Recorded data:
:::::

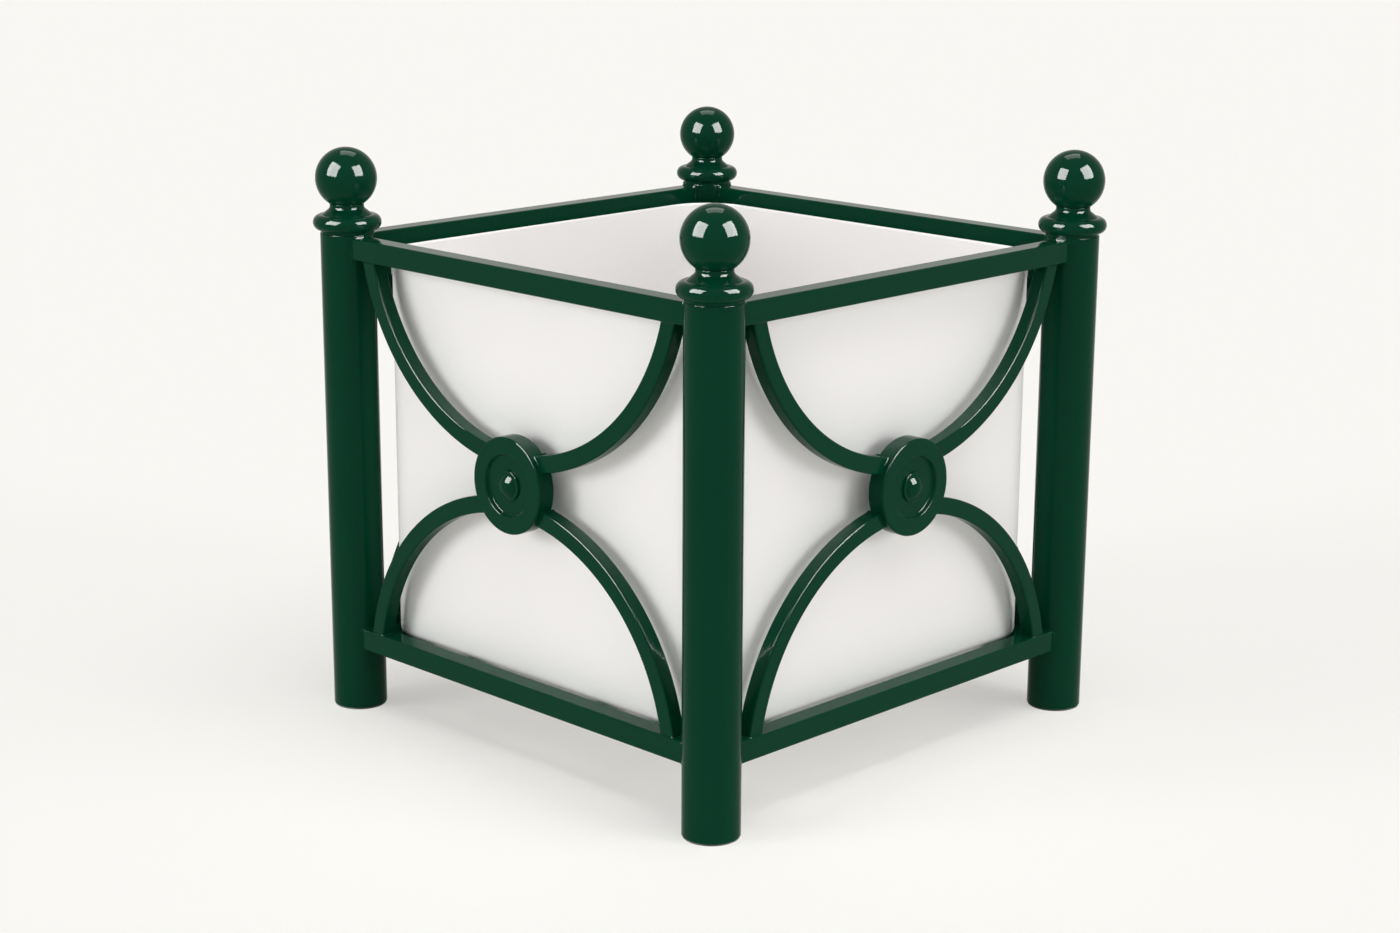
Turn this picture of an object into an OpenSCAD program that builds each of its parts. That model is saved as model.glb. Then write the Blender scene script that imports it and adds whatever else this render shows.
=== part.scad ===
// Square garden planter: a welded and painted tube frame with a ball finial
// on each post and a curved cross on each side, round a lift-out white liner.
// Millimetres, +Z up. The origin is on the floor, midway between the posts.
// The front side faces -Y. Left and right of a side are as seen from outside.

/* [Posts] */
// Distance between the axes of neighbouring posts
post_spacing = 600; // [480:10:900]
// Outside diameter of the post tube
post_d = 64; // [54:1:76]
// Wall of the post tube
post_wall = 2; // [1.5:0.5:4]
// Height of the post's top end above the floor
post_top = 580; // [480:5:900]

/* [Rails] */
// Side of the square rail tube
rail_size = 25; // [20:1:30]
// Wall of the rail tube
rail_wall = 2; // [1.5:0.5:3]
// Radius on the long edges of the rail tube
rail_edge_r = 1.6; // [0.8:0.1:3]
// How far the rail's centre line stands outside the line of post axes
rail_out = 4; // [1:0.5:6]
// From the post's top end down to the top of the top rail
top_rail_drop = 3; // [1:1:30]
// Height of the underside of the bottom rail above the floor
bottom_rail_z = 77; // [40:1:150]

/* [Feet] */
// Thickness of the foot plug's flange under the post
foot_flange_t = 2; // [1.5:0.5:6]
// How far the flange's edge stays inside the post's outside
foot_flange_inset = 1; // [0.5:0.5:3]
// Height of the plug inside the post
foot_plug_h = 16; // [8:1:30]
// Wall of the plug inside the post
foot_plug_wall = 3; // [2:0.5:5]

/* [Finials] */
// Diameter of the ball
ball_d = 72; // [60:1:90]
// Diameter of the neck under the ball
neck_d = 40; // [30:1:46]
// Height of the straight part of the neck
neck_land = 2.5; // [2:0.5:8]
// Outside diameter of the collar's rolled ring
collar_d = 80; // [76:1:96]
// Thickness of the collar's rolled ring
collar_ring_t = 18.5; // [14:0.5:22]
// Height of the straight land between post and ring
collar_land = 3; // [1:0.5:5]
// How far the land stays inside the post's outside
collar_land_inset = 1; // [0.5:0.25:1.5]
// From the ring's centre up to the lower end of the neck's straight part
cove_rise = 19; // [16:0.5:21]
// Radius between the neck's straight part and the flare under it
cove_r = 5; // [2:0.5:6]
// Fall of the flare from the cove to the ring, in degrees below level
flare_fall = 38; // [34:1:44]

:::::

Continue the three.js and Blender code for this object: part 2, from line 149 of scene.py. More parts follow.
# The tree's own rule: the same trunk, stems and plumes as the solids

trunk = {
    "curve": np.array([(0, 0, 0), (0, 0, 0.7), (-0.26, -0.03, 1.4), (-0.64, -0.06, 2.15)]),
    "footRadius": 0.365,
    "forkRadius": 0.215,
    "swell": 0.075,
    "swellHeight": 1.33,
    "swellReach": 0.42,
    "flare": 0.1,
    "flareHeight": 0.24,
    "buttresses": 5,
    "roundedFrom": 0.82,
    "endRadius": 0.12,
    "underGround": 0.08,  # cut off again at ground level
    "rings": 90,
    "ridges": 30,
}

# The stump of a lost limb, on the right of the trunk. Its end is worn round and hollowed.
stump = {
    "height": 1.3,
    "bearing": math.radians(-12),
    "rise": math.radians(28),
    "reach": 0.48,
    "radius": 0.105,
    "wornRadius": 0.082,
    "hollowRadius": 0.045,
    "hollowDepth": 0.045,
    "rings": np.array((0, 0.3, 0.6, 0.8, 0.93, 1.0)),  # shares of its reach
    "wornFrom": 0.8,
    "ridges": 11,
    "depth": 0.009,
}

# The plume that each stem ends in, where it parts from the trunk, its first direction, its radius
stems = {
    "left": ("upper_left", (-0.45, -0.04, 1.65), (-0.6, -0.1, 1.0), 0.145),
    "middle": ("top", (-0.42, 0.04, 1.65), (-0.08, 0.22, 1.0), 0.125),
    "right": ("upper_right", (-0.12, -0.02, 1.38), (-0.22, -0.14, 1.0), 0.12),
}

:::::

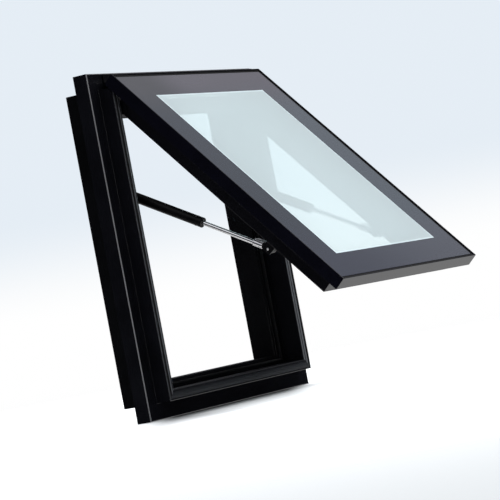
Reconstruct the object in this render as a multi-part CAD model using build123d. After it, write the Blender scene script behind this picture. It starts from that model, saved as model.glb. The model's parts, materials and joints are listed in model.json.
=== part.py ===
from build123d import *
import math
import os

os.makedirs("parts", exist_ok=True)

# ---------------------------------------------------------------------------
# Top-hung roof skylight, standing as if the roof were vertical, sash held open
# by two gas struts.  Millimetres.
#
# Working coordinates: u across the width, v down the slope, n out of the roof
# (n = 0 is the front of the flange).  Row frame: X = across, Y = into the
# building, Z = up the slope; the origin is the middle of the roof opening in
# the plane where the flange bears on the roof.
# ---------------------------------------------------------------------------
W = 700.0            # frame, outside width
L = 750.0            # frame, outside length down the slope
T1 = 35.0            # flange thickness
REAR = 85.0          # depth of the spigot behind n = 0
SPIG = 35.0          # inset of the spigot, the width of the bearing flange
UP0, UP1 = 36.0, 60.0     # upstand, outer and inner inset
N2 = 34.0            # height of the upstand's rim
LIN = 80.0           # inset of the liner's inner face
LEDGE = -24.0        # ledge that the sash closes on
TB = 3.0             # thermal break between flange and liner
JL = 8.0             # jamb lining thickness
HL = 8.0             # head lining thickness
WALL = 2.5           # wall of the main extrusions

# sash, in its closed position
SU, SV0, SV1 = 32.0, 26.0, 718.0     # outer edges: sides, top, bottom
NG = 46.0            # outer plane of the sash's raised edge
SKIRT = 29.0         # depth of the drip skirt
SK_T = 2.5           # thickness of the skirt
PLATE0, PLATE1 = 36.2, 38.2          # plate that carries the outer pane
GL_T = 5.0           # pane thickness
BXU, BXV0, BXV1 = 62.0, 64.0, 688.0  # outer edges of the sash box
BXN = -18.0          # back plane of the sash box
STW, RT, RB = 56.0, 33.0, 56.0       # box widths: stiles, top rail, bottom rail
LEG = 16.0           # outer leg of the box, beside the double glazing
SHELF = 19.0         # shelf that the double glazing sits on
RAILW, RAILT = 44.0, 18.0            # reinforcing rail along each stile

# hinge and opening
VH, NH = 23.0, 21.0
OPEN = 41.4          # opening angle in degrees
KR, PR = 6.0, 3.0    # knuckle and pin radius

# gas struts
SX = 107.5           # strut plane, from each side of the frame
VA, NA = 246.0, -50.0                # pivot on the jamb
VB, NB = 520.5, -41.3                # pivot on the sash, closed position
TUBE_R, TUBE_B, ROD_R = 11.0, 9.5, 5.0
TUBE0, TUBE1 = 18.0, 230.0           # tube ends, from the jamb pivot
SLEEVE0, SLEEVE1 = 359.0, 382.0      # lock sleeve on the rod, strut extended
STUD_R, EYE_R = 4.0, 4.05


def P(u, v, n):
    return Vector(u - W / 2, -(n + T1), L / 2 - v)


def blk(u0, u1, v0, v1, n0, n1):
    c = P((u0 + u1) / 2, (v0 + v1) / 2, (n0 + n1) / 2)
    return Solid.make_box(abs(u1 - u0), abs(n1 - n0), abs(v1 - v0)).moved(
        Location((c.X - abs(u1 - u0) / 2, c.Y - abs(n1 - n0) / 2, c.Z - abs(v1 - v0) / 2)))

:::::

**EXERCISE DETAILS**
Transcribe the lines above from the one with "Turn this picture" through the one with "seen from outside.". Include both ends and leave out every other line.

**EXERCISE RESPONSE**
Turn this picture of an object into an OpenSCAD program that builds each of its parts. That model is saved as model.glb. Then write the Blender scene script that imports it and adds whatever else this render shows.
=== part.scad ===
// Square garden planter: a welded and painted tube frame with a ball finial
// on each post and a curved cross on each side, round a lift-out white liner.
// Millimetres, +Z up. The origin is on the floor, midway between the posts.
// The front side faces -Y. Left and right of a side are as seen from outside.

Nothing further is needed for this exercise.